A polyacrylonitrile (PAN)-based double-layer multifunctional gel polymer electrolyte for lithium-sulfur batteries

Abstract

Owing to high theoretical capacity, lithium-sulfur batteries (LSBs) are receiving extensive researches. However, cyclic instability and safety issues hugely confine the commercial applications of traditional liquid LSBs. In this work, for the sake of fully leveraging the high ionic conductivity of polyacrylonitrile while avoiding Li anode “passivation effect” caused by CN group, we prepare double-layer gel polymer electrolytes for quasi-solid-state LSBs. The transition layer composed of polyacrylonitrile, polyethylene oxide and Li1.3Al0.3Ti1.7(PO4)3 (LATP) is located on Li anode side to reduce “passivation effect” triggered by pure polyacrylonitrile. Meanwhile, the high ionic conductivity layer composed of polyacrylonitrile and LATP in contact with cathode can utilize the high intrinsic ionic conductivity of polyacrylonitrile to enhance the rate performance. Furthermore, LATP with higher ionic conductivity embedded in the membrane serves as Li+ transport channels to further increase ionic conductivity.

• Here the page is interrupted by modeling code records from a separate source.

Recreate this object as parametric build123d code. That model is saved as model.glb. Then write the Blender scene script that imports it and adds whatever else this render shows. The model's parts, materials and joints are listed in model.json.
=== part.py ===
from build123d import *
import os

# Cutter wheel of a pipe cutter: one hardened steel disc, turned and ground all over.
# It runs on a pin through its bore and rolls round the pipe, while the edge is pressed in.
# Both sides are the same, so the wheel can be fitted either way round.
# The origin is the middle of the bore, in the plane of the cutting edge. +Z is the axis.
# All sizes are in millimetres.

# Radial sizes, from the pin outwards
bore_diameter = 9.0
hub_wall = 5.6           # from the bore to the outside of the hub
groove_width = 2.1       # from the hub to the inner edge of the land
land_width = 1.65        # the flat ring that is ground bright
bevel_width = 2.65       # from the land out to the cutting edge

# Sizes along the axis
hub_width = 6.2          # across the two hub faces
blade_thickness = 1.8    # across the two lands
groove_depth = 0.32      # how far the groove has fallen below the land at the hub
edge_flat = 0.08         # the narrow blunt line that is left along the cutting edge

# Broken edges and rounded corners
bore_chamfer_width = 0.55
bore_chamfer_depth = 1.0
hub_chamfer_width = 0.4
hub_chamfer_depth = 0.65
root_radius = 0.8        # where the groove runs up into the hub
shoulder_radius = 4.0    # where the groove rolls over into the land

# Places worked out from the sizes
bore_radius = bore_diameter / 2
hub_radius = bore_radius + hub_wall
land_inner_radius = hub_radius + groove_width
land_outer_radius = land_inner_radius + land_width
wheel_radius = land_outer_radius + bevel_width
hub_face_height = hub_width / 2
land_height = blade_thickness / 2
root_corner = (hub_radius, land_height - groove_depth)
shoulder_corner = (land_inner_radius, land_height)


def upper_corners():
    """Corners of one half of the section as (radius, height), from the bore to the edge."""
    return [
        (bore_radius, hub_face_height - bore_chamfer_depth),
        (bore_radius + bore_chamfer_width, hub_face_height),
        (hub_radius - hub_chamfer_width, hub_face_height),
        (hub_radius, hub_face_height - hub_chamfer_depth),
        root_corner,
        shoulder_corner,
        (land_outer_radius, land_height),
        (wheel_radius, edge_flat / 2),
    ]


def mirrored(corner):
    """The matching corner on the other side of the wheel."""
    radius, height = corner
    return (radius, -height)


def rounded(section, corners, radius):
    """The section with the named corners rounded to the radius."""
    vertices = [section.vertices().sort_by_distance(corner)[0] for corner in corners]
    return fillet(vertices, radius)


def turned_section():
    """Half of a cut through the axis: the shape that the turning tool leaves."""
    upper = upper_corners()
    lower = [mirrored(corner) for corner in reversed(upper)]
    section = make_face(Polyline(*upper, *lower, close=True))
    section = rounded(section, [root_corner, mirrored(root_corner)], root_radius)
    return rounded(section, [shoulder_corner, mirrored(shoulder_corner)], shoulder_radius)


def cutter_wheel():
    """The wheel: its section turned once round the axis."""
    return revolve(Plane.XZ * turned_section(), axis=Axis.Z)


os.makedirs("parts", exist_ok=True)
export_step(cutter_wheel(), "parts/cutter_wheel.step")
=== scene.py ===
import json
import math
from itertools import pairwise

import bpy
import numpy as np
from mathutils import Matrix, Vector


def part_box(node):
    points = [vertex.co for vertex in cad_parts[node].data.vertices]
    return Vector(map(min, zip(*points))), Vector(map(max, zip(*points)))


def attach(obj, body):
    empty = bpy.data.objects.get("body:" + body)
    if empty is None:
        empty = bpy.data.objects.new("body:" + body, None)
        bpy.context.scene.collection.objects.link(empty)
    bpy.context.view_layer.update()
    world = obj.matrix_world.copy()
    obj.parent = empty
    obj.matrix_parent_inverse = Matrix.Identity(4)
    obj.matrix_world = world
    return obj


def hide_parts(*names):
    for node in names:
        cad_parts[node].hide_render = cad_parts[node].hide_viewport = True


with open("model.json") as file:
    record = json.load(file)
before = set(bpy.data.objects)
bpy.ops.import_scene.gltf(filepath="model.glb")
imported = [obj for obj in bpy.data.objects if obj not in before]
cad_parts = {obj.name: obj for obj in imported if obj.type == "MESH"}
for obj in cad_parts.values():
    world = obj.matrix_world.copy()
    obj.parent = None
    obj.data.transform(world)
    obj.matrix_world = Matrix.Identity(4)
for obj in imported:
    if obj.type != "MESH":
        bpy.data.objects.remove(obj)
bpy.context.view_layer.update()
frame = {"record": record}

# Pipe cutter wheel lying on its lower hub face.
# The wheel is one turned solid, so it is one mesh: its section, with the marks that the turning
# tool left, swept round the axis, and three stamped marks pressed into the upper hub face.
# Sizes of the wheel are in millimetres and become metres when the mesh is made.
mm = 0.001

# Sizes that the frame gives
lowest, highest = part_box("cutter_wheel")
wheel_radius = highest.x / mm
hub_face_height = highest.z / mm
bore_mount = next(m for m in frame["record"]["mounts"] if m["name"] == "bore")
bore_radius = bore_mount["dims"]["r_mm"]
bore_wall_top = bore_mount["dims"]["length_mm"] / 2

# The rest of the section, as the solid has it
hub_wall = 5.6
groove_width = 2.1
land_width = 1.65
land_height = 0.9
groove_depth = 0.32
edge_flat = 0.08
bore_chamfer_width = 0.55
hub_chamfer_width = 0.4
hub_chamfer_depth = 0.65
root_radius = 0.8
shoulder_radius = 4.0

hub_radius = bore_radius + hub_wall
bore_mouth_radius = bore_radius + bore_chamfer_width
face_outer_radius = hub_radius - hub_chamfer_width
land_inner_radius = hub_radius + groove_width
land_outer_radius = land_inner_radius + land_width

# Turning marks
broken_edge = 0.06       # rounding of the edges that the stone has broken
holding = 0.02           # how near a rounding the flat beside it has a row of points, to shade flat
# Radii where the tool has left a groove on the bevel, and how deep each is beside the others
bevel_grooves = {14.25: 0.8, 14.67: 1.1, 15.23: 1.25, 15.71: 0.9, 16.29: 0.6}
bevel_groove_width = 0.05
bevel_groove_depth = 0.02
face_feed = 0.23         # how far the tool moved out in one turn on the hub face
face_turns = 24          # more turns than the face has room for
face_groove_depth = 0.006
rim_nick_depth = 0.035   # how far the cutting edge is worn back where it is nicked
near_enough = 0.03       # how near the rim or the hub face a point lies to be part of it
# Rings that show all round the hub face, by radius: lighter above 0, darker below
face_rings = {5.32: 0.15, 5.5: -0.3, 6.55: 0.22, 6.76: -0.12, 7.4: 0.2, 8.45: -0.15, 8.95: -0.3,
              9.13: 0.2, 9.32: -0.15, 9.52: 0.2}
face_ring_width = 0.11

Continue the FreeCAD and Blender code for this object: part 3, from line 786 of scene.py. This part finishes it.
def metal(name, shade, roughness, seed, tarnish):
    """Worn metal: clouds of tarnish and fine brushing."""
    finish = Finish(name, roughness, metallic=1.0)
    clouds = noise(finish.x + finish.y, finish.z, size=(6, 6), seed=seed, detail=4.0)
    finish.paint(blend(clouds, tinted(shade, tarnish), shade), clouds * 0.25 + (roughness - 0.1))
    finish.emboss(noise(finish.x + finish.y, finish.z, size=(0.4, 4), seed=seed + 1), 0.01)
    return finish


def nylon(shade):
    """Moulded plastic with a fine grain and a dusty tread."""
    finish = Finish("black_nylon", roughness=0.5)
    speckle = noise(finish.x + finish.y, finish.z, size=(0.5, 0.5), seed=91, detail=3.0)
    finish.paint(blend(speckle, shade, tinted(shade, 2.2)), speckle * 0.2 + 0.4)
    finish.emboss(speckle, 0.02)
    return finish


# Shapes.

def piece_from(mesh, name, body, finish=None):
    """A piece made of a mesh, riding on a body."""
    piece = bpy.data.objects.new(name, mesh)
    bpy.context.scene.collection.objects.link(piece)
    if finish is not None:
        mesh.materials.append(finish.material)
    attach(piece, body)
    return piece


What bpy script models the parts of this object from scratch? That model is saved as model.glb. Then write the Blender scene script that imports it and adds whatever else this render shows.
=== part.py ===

Prominently, the designed double-layer electrolytes exhibit a high Li+ transference number of 0.55 and superior mechanical property. Moreover, stable coulombic efficiency of 99.6–100.0% over 100 cycles and good capacity retention of 79.0% after 100 cycles at 0.1C can be achieved. Our newly designed double-layer electrolytes with multiple functions exhibit potential applications in safer LSBs.